The win was memorable for one fan for a different reason. John Nicholson took up the story in the book written by Steve Gordos and me, ‘Golden Balls’: “An unforgettable evening and one you dream about as a fan, standing in the crowd as your team have just won the cup (Texaco Cup).

Your team’s most charismatic player peels off his shirt and throws it into a mass of chanting supporters and there I was as the shirt fluttered down. I leapt with twenty others and in an instant caught the shirt and in one movement stuffed it up my jumper.

Everyone including my wife was looking around to see who had been the lucky one, but afraid I could lose my prize I said nothing until we arrived back at our car. To the complete amazement of my wife, I pulled out Derek Dougan’s shirt. It is a night that I shall never forget.”

At the end of a season that saw Wolves finish fourth in the league, the very next day they set off on a brief end of season tour of Israel and by Thursday they were tackling a national XI that contained nine survivors of their Mexico World Cup team from the previous summer.

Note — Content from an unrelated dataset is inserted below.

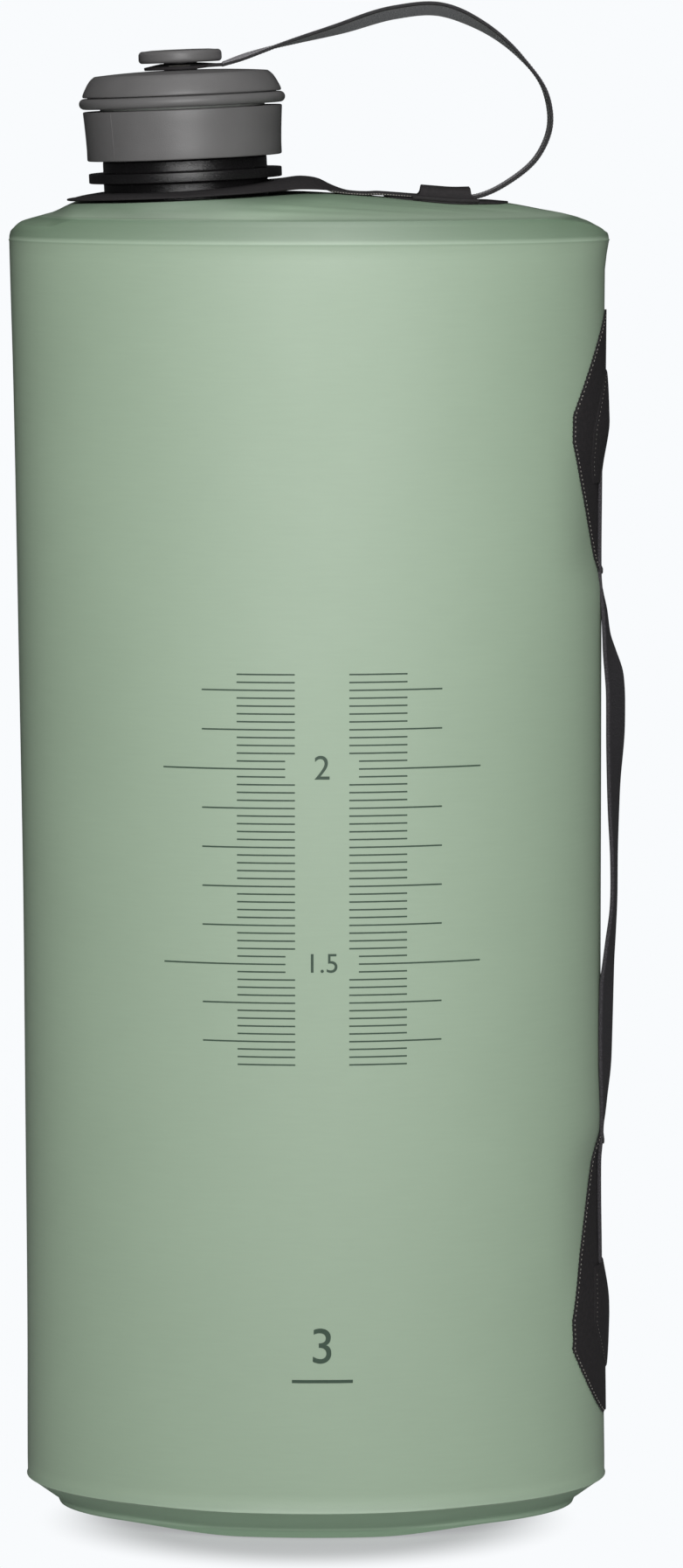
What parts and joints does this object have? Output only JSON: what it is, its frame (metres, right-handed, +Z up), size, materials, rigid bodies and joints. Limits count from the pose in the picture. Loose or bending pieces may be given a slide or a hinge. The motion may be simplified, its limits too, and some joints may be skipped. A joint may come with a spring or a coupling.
{
  "type": "collapsible water carrier",
  "caption": "Soft water carrier that stands by itself, with a screw cap kept by a loop leash, a webbing side handle and walls that fold down when empty",
  "frame": {"origin": "the middle of the base, on the surface that the carrier stands on", "axes": "+Z up. The front, which shows in the picture, faces -Y. The handle is on the +X side and the neck is set off towards -X."},
  "size_m": [0.1628, 0.0834, 0.4039],
  "materials": {
    "sage_film": "translucent sage-green polyurethane film, satin, welded at its edges",
    "black_neck": "moulded, smooth and glossy",
    "grey_cap": "moulded, finely textured, satin",
    "clear_silicone": "moulded silicone, satin",
    "charcoal_webbing": "heathered woven webbing",
    "coated_sheet": "coated fabric, matte, stitched along its edges"
  },
  "bodies": {
    "pouch": {"front_panel": "sage_film", "back_panel": "sage_film", "bottom_gusset": "sage_film", "handle_webbing": "charcoal_webbing", "upper_patch": "coated_sheet", "lower_patch": "coated_sheet", "upper_cover": "coated_sheet", "lower_cover": "coated_sheet", "upper_bar_tack": "charcoal_webbing", "lower_bar_tack": "charcoal_webbing"},
    "top": {"top_gusset": "sage_film", "neck_spout": "black_neck", "neck_strap": "coated_sheet", "top_patch": "coated_sheet", "strap_keeper": "coated_sheet", "leash_strap": "charcoal_webbing"},
    "leash_end": {"leash_eye": "coated_sheet"},
    "cap": {"cap_skirt": "grey_cap", "cap_crown": "grey_cap", "grip_ring": "grey_cap", "cap_gasket": "clear_silicone", "leash_stud": "grey_cap"}
  },
  "joints": [
    {"name": "collapse", "type": "slide", "parent": "pouch", "child": "top", "axis": [0, 0, -1], "range_m": [0, 0.24], "deforming": ["front_panel", "back_panel", "handle_webbing", "upper_patch", "lower_patch", "upper_cover", "lower_cover", "upper_bar_tack", "lower_bar_tack"]},
    {"name": "cap_lift", "type": "slide", "parent": "top", "child": "leash_end", "axis": [-0.0419, 0, 0.9991], "range_m": [0, 0.0081], "deforming": ["leash_strap"]},
    {"name": "cap_turn", "type": "hinge", "parent": "leash_end", "child": "cap", "pos_m": [-0.0315, 0, 0.352], "axis": [-0.0419, 0, 0.9991], "range_deg": [0, 720]}
  ],
  "couplings": [
    {"joint": "cap_lift", "follows": "cap_turn", "m_per_rad": 0.00063662}
  ]
}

Bill McGarry enthused about the fringe benefits of the brief visit to Tel Aviv: “It’s a glorious spot, the hotel is on the beach and the sunshine is beautiful.” In 1971/72 he and his team would have to become accustomed to regular trips across Europe (in the new UEFA Cup), all too often in less temperate climes.

British Isles (Texaco) Cup final first leg

Hearts 1 Wolves 3 | Wednesday 14th April | 26,057

Team | Parkes, Taylor, Parkin, Bailey, Munro, McAlle, McCalliog, O’Grady, Gould (Dougan), Curran, Wagstaffe. Unused sub | Oldfield.

Scorers | Curran (2), Bailey.

British Isles (Texaco) Cup final second leg

Wolves 0 Hearts 1 | Monday 3rd May | 28, 462

Team | Parkes, Shaw, Parkin, Bailey, Munro, McAlle, McCalliog, Hibbitt, Gould Dougan, Wagstaffe (O’ Grady).